— START Data provided —

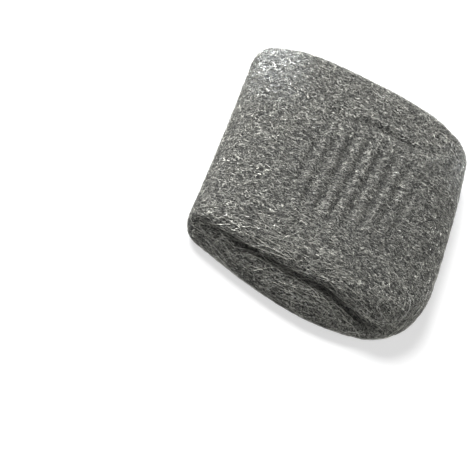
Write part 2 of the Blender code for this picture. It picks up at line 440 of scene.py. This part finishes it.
face_hollows = np.array([
    np.mean(hollows[list(face.vertices)]) for face in body.data.polygons
])
skin = BVHTree.FromPolygons(
    [vertex.co for vertex in body.data.vertices],
    [face.vertices for face in body.data.polygons],
)


def on_skin(places):
    """The nearest points of the body's surface, its normals there, and how hollow it is."""
    found = [skin.find_nearest(Vector(place)) for place in places]
    spots, normals, faces = (np.array([hit[part] for hit in found]) for part in range(3))
    return spots, normals, face_hollows[faces]


def seed_places(rng, count, near_only):
    """Random places on the skin, evenly spread, with fewer of them under the pad."""
    faces = body.data.polygons
    areas = np.empty(len(faces))
    normals = np.empty(len(faces) * 3)
    centres = np.empty(len(faces) * 3)
    faces.foreach_get("area", areas)
    faces.foreach_get("normal", normals)
    faces.foreach_get("center", centres)
    underside = normals.reshape(-1, 3)[:, 2] < UNDERSIDE_NORMAL
    weights = areas * np.where(underside, UNDERSIDE_SHARE, 1.0)
    if near_only:
        weights *= ramp(NEAR_END_START, NEAR_END_FULL, -centres.reshape(-1, 3)[:, 1])
    chosen = rng.choice(len(faces), size=count, p=weights / weights.sum())
    jitter = rng.uniform(-0.5, 0.5, (count, 3)) * BODY_GRAIN
    return centres.reshape(-1, 3)[chosen] + jitter


def walk_on_skin(rng, seeds, stations, steps, heights, stray, curl):
    """The path of each wire over the skin, with the skin's normals and hollows on the way."""
    count = len(seeds)
    place, normal, depth = on_skin(seeds)
    steps = steps * (1.0 - CRIMPED_SHORTENING * crimped(place))
    heights = heights * (1.0 - CRIMPED_LOWERING * crimped(place))
    strays = rng.normal(0.0, 1.0, count) * (stray * tangle(place))
    heading = turned(lie_of_wires(place, normal), normal, strays)
    phase = rng.uniform(0.0, 2.0 * math.pi, count)
    turn = rng.normal(0.0, curl, count)
    path = []
    normals = []
    depths = []
    for station in range(stations + 1):
        lift = heights + WAVE_HEIGHT * np.sin(phase + station * WAVE_STEP)
        path.append(place + normal * lift[:, None])
        normals.append(normal)
        depths.append(depth)
        heading = turned(heading, normal, turn + rng.normal(0.0, curl, count))
        place, normal, depth = on_skin(place + heading * steps[:, None])
        heading = unit(heading - normal * dot(heading, normal))
    return np.stack(path, axis=1), np.stack(normals, axis=1), np.stack(depths, axis=1)


def bend_wires(rng, shape, station, path, normals, radii):
    """The points of every wire: one straight wire's, bent along each path and twisted on it."""
    count, stops = path.shape[:2]
    before = path[:, np.maximum(np.arange(stops) - 1, 0)]
    after = path[:, np.minimum(np.arange(stops) + 1, stops - 1)]
    tangent = unit(after - before)
    side = unit(np.cross(tangent, normals))
    up = np.cross(side, tangent)
    first_twist = rng.uniform(0.0, 2.0 * math.pi, (count, 1))
    twist = first_twist + station * rng.uniform(-MOST_TWIST, MOST_TWIST, (count, 1))
    x = (shape[:, 0] * np.cos(twist) - shape[:, 1] * np.sin(twist)) * radii[:, None]
    y = (shape[:, 0] * np.sin(twist) + shape[:, 1] * np.cos(twist)) * radii[:, None]
    points = path[:, station] + side[:, station] * x[..., None] + up[:, station] * y[..., None]
    points[..., 2] = np.maximum(points[..., 2], LOWEST_WIRE)
    return points


def join_wires(name, points, wire_faces, wire_map, tones, depths):
    """One mesh of all the wires, each with a tone and a cell of the piece's map to itself."""
    count, size = points.shape[:2]
    faces = [
        [corner + copy * size for corner in face]
        for copy in range(count)
        for face in wire_faces
    ]
    mesh = bpy.data.meshes.new(name)
    mesh.from_pydata(points.reshape(-1, 3), [], faces)
    cells = math.ceil(math.sqrt(count))
    cell = np.stack(np.divmod(np.arange(count), cells), axis=1)[:, None]
    map_places = (cell + CELL_MARGIN + (1.0 - 2.0 * CELL_MARGIN) * wire_map) / cells
    mesh.uv_layers.new(name="OFBake").data.foreach_set("uv", map_places.ravel())
    tone = mesh.attributes.new("tone", "FLOAT", "POINT")
    tone.data.foreach_set("value", np.repeat(tones, size))
    hollow = mesh.attributes.new("hollow", "FLOAT", "POINT")
    hollow.data.foreach_set("value", depths.ravel())
    wires = bpy.data.objects.new(name, mesh)
    bpy.context.scene.collection.objects.link(wires)
    return wires


def bright_wires_material():
    material = bpy.data.materials.new("bright_wires")
    material.use_nodes = True
    nodes, links = material.node_tree.nodes, material.node_tree.links
    shader = nodes["Principled BSDF"]
    tone = nodes.new("ShaderNodeAttribute")
    tone.attribute_name = "tone"
    colour = nodes.new("ShaderNodeValToRGB")
    stops = colour.color_ramp.elements
    while len(stops) < len(WIRE_TONES):
        stops.new(0.5)
    for stop, (position, grey) in zip(stops, WIRE_TONES):
        stop.position = position
        stop.color = (grey, grey, BLUE_OF_STEEL * grey, 1.0)
    polish = nodes.new("ShaderNodeMapRange")
    polish.inputs["From Min"].default_value = 0.6
    polish.inputs["To Min"].default_value = 0.50
    polish.inputs["To Max"].default_value = 0.42
    links.new(tone.outputs["Fac"], colour.inputs["Fac"])
    links.new(tone.outputs["Fac"], polish.inputs["Value"])
    # painted shade on the wires in the grooves, and painted light on those on the ridges
    shaded = shaded_by_hollows(nodes, links, colour.outputs["Color"])
    links.new(shaded, shader.inputs["Base Color"])
    links.new(polish.outputs["Result"], shader.inputs["Roughness"])
    shader.inputs["Metallic"].default_value = 0.85
    return material


bright_wires = bright_wires_material()


def lay_wires(
    name, seed, stations, step, height, stray, curl,
    radius=(0.00002, 0.00004), share=1.0, near_only=False,
):
    """Lays copies of one wire on the skin, all in one piece."""
    rng = np.random.default_rng(seed)
    wire = model_wire(stations)
    wire_shape = positions_of(wire)
    wire_faces = [list(face.vertices) for face in wire.data.polygons]
    wire_map = map_of_wire(wire, stations)
    bpy.data.objects.remove(wire)
    triangles = sum(len(face) - 2 for face in wire_faces)
    count = int(PIECE_FACES * share / triangles)
    steps = rng.uniform(*step, count)
    radii = rng.uniform(*radius, count)
    heights = rng.uniform(*height, count)
    seeds = seed_places(rng, count, near_only)
    path, normals, depths = walk_on_skin(rng, seeds, stations, steps, heights, stray, curl)
    station = np.round(wire_shape[:, 2]).astype(int)
    points = bend_wires(rng, wire_shape, station, path, normals, radii)
    tones = rng.uniform(0.0, 1.0, count)
    wires = join_wires(name, points, wire_faces, wire_map, tones, depths[:, station])
    wires.data.materials.append(bright_wires)
    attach(wires, "root")


# Strands that lie side by side across the pad.
lay_wires(
    "laid_wires", seed=1, stations=3, step=(0.0005, 0.0009), height=(-0.0001, 0.0002),
    stray=0.45, curl=0.10, share=0.85,
)
# Looser strands on top of those.
lay_wires(
    "outer_wires", seed=2, stations=2, step=(0.0004, 0.0009), height=(0.0, 0.0003),
    stray=0.55, curl=0.15,
)
# Wires felted in at all angles.
lay_wires(
    "felted_wires", seed=3, stations=2, step=(0.0003, 0.0007), height=(0.0, 0.0003),
    stray=0.9, curl=0.20,
)
# Short broken ends between the strands.
lay_wires(
    "short_wires", seed=4, stations=2, step=(0.0003, 0.0005), height=(0.0, 0.0003),
    stray=0.5, curl=0.20,
)
# Curly loose wires that stand a little off the skin.
lay_wires(
    "stray_wires", seed=6, stations=6, step=(0.0005, 0.0009), height=(0.0002, 0.0005),
    stray=0.7, curl=0.18, radius=(0.00002, 0.000035), share=0.15,
)
# Long straight wires, on the near end alone.
lay_wires(
    "long_wires", seed=5, stations=12, step=(0.0008, 0.0013), height=(0.0, 0.0003),
    stray=0.20, curl=0.04, share=0.25, near_only=True,
)


# The floor and the studio round it: a plain pale sheet under the pad, wide enough to fill the
# view, in a pale room. Seen directly, and mirrored in the steel, both are brighter than the
# light that they cast on the pad.
FLOOR_SIZE = 12.0
FLOOR_COLOUR = (0.45, 0.45, 0.45, 1.0)
FLOOR_GLOW = 0.63
ROOM_LIGHT = 0.16
ROOM_SEEN = 0.7
WHITE = (1.0, 1.0, 1.0, 1.0)


def seen_directly(nodes, links):
    """1 where a ray comes from the camera, a mirroring face or glass, and 0 elsewhere."""
    ray = nodes.new("ShaderNodeLightPath")
    seen = ray.outputs["Is Camera Ray"]
    for way in ("Is Glossy Ray", "Is Transmission Ray"):
        either = nodes.new("ShaderNodeMath")
        either.operation = "MAXIMUM"
        links.new(seen, either.inputs[0])
        links.new(ray.outputs[way], either.inputs[1])
        seen = either.outputs["Value"]
    return seen


def make_floor():
    deselect_all()
    bpy.ops.mesh.primitive_plane_add(size=FLOOR_SIZE)
    floor = bpy.context.object
    floor.name = "floor"
    material = bpy.data.materials.new("pale_floor")
    material.use_nodes = True
    nodes, links = material.node_tree.nodes, material.node_tree.links
    shader = nodes["Principled BSDF"]
    shader.inputs["Base Color"].default_value = FLOOR_COLOUR
    shader.inputs["Roughness"].default_value = 0.9
    shader.inputs["Specular IOR Level"].default_value = 0.0
    glow = nodes.new("ShaderNodeMath")
    glow.operation = "MULTIPLY"
    glow.inputs[1].default_value = FLOOR_GLOW
    links.new(seen_directly(nodes, links), glow.inputs[0])
    links.new(glow.outputs["Value"], shader.inputs["Emission Strength"])
    shader.inputs["Emission Color"].default_value = WHITE
    floor.data.materials.append(material)


def make_room():
    room = bpy.data.worlds.new("studio")
    bpy.context.scene.world = room
    room.use_nodes = True
    nodes, links = room.node_tree.nodes, room.node_tree.links
    background = nodes["Background"]
    background.inputs["Color"].default_value = WHITE
    strength = nodes.new("ShaderNodeMapRange")
    strength.inputs["To Min"].default_value = ROOM_LIGHT
    strength.inputs["To Max"].default_value = ROOM_SEEN
    links.new(seen_directly(nodes, links), strength.inputs["Value"])
    links.new(strength.outputs["Result"], background.inputs["Strength"])


make_floor()
make_room()


# The lights: a wide soft one above and behind the pad on the left, a faint one low on the
# right, and two narrow ones that give the far corners their pale glare.
PAD_MIDDLE = Vector((0.0, -0.0003, 0.010))
LIT_LEFT_CORNER = Vector((-0.0365, 0.0430, 0.0145))
LIT_RIGHT_CORNER = Vector((0.0390, 0.0350, 0.0090))
CORNER_BEAM = math.radians(0.85)
CORNER_LAMP_RADIUS = 0.01
GLARE_COLOUR = (0.86, 0.92, 1.0)


def place_light(name, lamp, place, aim, power):
    lamp.energy = power
    light = bpy.data.objects.new(name, lamp)
    light.location = place
    light.rotation_euler = (aim - Vector(place)).to_track_quat("-Z", "Y").to_euler()
    bpy.context.scene.collection.objects.link(light)


def make_soft_light(name, place, size, power):
    lamp = bpy.data.lights.new(name, "AREA")
    lamp.shape = "DISK"
    lamp.size = size
    place_light(name, lamp, place, PAD_MIDDLE, power)


def make_corner_light(name, place, aim, power):
    lamp = bpy.data.lights.new(name, "SPOT")
    lamp.spot_size = CORNER_BEAM
    lamp.spot_blend = 1.0
    lamp.shadow_soft_size = CORNER_LAMP_RADIUS
    lamp.color = GLARE_COLOUR
    place_light(name, lamp, place, aim, power)


make_soft_light("key", place=(-0.68, 0.66, 1.0), size=1.1, power=53.0)
make_soft_light("right_rim", place=(1.0, 0.3, 0.06), size=0.3, power=4.0)
make_corner_light("far_left_glare", (-0.45, 0.85, 0.40), LIT_LEFT_CORNER, power=300.0)
make_corner_light("far_right_glare", (0.75, 0.75, 0.25), LIT_RIGHT_CORNER, power=120.0)


# The camera: it looks down on the pad from the front and is rolled to the side, so that the
# pad stands on the picture's slant.
VIEW_AZIMUTH = math.radians(-0.25)
VIEW_ELEVATION = math.radians(42.38)
VIEW_ROLL = math.radians(24.98)
VIEW_DISTANCE = 2.0
PICTURE_WIDTH = 470.0  # in pixels, as are the two below
PIXELS_PER_METRE = 3044.0
PAD_MIDDLE_PIXEL = (334.07, 191.06)
SENSOR_WIDTH = 36.0


def make_camera():
    back = Vector((
        math.sin(VIEW_AZIMUTH) * math.cos(VIEW_ELEVATION),
        -math.cos(VIEW_AZIMUTH) * math.cos(VIEW_ELEVATION),
        math.sin(VIEW_ELEVATION),
    ))
    level = Vector((math.cos(VIEW_AZIMUTH), math.sin(VIEW_AZIMUTH), 0.0))
    upright = back.cross(level)
    right = level * math.cos(VIEW_ROLL) + upright * math.sin(VIEW_ROLL)
    up = upright * math.cos(VIEW_ROLL) - level * math.sin(VIEW_ROLL)
    lens = bpy.data.cameras.new("camera")
    lens.sensor_width = SENSOR_WIDTH
    lens.lens = SENSOR_WIDTH * PIXELS_PER_METRE * VIEW_DISTANCE / PICTURE_WIDTH
    lens.clip_start = 0.1
    lens.clip_end = 20.0
    camera = bpy.data.objects.new("camera", lens)
    aside = (PAD_MIDDLE_PIXEL[0] - PICTURE_WIDTH / 2.0) / PIXELS_PER_METRE
    below = (PAD_MIDDLE_PIXEL[1] - PICTURE_WIDTH / 2.0) / PIXELS_PER_METRE
    place = PAD_MIDDLE + back * VIEW_DISTANCE - right * aside + up * below
    turn = Matrix((right, up, back)).transposed().to_4x4()
    camera.matrix_world = Matrix.Translation(place) @ turn
    bpy.context.scene.collection.objects.link(camera)
    bpy.context.scene.camera = camera


make_camera()
bpy.context.scene.view_settings.view_transform = "Standard"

— END Data provided —

* _Set problem_
Give the number of lines in the material above that have the word "scene" in them, and nothing more.

* _Solution_
7